[INSTRUCTION]
Pull out of the data below the stretch of lines bounded by the one containing "rear_reach = max(condenser_y" and the one containing "in imported if", both bounds included, unchanged.

[STORED ROWS]

[START]

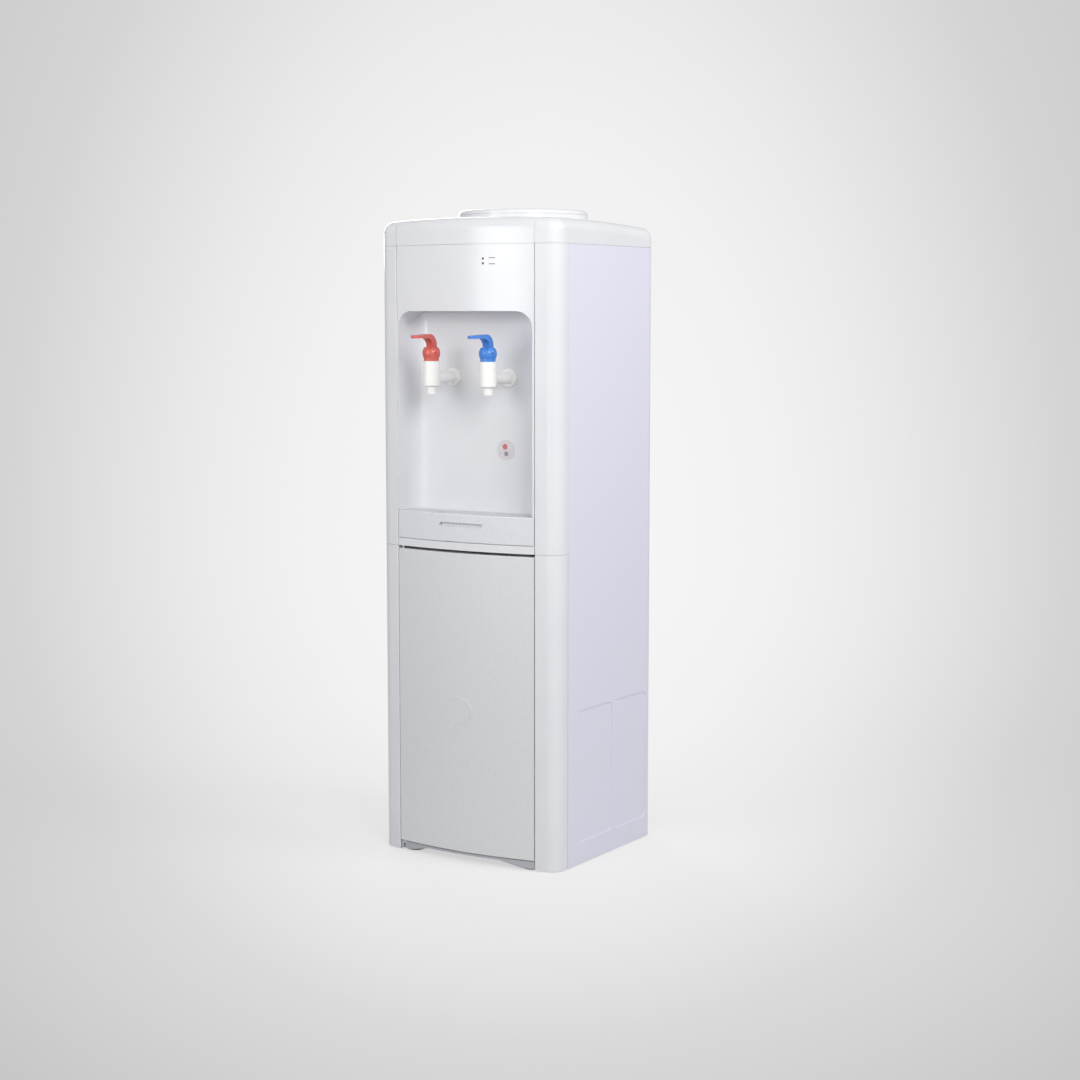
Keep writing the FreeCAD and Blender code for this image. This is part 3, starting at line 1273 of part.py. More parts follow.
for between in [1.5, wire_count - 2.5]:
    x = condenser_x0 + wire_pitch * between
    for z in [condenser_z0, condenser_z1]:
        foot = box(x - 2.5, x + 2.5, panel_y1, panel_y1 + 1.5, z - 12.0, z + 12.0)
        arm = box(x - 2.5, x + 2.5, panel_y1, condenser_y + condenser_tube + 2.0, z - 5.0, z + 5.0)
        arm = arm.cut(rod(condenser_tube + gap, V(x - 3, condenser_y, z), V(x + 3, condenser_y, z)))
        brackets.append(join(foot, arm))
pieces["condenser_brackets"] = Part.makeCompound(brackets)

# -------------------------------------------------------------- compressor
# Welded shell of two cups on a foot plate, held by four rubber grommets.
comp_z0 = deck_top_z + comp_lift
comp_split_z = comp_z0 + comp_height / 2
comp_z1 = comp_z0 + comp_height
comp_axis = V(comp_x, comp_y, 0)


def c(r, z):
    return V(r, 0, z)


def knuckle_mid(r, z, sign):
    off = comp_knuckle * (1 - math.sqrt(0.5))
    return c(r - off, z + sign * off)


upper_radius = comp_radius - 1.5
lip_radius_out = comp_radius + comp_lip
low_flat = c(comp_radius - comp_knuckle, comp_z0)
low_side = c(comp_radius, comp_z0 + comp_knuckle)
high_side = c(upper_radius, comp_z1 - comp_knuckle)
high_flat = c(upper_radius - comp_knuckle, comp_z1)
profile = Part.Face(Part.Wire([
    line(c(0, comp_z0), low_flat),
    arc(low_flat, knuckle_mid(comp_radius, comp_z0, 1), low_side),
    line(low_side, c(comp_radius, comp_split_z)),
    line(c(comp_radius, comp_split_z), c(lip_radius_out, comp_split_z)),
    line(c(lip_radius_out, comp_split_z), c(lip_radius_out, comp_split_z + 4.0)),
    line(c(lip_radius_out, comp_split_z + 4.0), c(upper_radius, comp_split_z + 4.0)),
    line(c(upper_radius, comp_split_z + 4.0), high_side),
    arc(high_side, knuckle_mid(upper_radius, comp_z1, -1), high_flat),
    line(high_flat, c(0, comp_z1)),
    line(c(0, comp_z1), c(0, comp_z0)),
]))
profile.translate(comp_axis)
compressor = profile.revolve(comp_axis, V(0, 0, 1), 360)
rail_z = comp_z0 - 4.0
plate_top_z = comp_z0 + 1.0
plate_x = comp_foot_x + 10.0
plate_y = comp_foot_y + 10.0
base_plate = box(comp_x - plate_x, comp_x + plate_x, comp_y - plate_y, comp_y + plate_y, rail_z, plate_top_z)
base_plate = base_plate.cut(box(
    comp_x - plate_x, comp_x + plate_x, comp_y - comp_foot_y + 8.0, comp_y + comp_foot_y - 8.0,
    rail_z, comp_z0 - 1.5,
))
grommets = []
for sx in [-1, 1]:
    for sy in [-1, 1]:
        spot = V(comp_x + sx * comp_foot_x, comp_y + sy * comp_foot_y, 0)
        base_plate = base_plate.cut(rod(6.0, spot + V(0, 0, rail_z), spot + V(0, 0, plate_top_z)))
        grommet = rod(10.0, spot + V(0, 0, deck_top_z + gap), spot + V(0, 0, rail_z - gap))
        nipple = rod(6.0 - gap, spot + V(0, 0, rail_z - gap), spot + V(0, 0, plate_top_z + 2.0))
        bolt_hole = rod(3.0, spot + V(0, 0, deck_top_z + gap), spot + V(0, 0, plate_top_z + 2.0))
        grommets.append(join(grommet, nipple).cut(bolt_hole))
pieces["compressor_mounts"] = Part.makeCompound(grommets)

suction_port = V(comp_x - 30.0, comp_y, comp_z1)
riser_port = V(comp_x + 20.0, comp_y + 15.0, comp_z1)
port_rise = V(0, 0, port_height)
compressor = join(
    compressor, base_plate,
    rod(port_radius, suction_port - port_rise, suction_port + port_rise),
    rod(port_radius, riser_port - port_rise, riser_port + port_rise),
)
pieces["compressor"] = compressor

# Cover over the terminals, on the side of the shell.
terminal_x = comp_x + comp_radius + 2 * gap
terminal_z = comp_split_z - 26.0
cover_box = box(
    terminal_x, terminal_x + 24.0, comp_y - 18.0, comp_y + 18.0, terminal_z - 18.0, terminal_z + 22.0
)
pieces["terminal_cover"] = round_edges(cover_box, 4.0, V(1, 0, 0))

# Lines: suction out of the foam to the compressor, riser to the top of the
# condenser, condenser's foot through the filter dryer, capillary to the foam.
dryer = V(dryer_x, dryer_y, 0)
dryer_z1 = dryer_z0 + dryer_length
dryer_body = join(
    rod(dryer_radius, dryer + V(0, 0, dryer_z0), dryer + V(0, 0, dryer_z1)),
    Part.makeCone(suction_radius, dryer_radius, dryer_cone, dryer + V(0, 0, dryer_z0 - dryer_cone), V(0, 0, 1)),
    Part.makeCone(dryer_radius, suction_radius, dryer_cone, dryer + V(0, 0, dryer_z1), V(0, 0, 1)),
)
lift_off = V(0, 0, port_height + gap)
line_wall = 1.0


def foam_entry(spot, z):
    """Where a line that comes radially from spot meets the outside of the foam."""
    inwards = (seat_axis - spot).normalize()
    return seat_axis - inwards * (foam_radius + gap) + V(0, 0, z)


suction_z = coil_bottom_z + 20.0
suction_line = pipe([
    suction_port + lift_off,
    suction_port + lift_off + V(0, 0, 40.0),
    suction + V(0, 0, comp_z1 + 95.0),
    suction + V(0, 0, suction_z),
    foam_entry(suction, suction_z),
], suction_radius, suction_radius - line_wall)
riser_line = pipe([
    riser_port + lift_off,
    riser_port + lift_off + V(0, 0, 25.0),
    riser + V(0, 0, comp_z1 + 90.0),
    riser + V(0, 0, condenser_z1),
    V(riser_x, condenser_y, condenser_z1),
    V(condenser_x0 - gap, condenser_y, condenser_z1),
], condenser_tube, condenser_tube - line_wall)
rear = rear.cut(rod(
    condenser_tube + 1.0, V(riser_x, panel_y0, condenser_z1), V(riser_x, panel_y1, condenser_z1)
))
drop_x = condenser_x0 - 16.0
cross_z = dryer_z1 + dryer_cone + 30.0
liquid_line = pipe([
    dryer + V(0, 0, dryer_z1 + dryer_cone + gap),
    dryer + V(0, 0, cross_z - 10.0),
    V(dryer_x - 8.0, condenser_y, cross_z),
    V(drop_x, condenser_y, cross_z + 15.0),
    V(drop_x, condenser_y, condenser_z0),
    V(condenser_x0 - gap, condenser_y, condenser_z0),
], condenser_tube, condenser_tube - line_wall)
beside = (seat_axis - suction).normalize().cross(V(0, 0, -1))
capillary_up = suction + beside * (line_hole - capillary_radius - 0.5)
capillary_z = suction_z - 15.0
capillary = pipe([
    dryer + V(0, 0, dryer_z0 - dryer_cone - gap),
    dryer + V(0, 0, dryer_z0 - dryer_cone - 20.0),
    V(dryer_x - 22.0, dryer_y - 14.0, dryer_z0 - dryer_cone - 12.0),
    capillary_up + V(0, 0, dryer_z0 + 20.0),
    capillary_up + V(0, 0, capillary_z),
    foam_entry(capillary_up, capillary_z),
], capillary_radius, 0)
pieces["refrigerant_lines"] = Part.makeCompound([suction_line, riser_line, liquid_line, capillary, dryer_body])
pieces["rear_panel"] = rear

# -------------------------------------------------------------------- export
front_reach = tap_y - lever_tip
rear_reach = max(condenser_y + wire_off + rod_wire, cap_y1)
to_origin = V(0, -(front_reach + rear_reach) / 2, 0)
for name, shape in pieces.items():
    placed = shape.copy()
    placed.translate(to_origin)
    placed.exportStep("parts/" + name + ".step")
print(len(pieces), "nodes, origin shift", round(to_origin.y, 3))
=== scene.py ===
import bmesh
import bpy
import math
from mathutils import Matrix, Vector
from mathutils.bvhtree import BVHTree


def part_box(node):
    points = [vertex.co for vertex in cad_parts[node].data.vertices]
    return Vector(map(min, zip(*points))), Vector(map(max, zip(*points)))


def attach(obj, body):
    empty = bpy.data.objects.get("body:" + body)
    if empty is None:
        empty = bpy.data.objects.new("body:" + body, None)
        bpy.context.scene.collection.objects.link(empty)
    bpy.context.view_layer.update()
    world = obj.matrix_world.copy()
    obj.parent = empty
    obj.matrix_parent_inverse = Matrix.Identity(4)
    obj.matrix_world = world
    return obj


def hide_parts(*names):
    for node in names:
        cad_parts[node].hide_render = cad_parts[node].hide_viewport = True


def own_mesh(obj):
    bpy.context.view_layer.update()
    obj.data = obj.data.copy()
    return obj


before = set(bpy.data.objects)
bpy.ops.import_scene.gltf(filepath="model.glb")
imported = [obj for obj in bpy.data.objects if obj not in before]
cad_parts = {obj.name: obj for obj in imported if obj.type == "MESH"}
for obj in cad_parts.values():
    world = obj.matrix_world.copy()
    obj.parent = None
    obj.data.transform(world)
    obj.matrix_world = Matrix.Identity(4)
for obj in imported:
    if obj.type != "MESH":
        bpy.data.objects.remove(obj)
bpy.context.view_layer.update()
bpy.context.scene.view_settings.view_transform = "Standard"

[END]
[START]

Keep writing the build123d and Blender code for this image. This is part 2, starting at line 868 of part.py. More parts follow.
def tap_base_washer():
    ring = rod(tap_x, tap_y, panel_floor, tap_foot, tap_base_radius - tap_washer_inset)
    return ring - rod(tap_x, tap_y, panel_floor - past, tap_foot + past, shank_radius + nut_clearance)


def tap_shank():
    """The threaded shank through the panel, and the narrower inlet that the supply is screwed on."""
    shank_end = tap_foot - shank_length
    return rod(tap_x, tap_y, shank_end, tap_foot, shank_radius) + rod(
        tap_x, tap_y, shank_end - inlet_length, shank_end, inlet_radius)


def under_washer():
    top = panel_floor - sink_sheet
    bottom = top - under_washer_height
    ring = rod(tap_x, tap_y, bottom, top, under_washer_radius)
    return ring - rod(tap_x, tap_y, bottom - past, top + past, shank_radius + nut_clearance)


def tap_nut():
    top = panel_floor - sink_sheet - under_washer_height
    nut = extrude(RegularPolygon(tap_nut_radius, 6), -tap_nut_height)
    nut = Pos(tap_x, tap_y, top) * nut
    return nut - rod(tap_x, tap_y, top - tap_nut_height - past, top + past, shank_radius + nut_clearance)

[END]

[TASK OUTPUT]
rear_reach = max(condenser_y + wire_off + rod_wire, cap_y1)
to_origin = V(0, -(front_reach + rear_reach) / 2, 0)
for name, shape in pieces.items():
    placed = shape.copy()
    placed.translate(to_origin)
    placed.exportStep("parts/" + name + ".step")
print(len(pieces), "nodes, origin shift", round(to_origin.y, 3))
=== scene.py ===
import bmesh
import bpy
import math
from mathutils import Matrix, Vector
from mathutils.bvhtree import BVHTree


def part_box(node):
    points = [vertex.co for vertex in cad_parts[node].data.vertices]
    return Vector(map(min, zip(*points))), Vector(map(max, zip(*points)))


def attach(obj, body):
    empty = bpy.data.objects.get("body:" + body)
    if empty is None:
        empty = bpy.data.objects.new("body:" + body, None)
        bpy.context.scene.collection.objects.link(empty)
    bpy.context.view_layer.update()
    world = obj.matrix_world.copy()
    obj.parent = empty
    obj.matrix_parent_inverse = Matrix.Identity(4)
    obj.matrix_world = world
    return obj


def hide_parts(*names):
    for node in names:
        cad_parts[node].hide_render = cad_parts[node].hide_viewport = True


def own_mesh(obj):
    bpy.context.view_layer.update()
    obj.data = obj.data.copy()
    return obj


before = set(bpy.data.objects)
bpy.ops.import_scene.gltf(filepath="model.glb")
imported = [obj for obj in bpy.data.objects if obj not in before]
cad_parts = {obj.name: obj for obj in imported if obj.type == "MESH"}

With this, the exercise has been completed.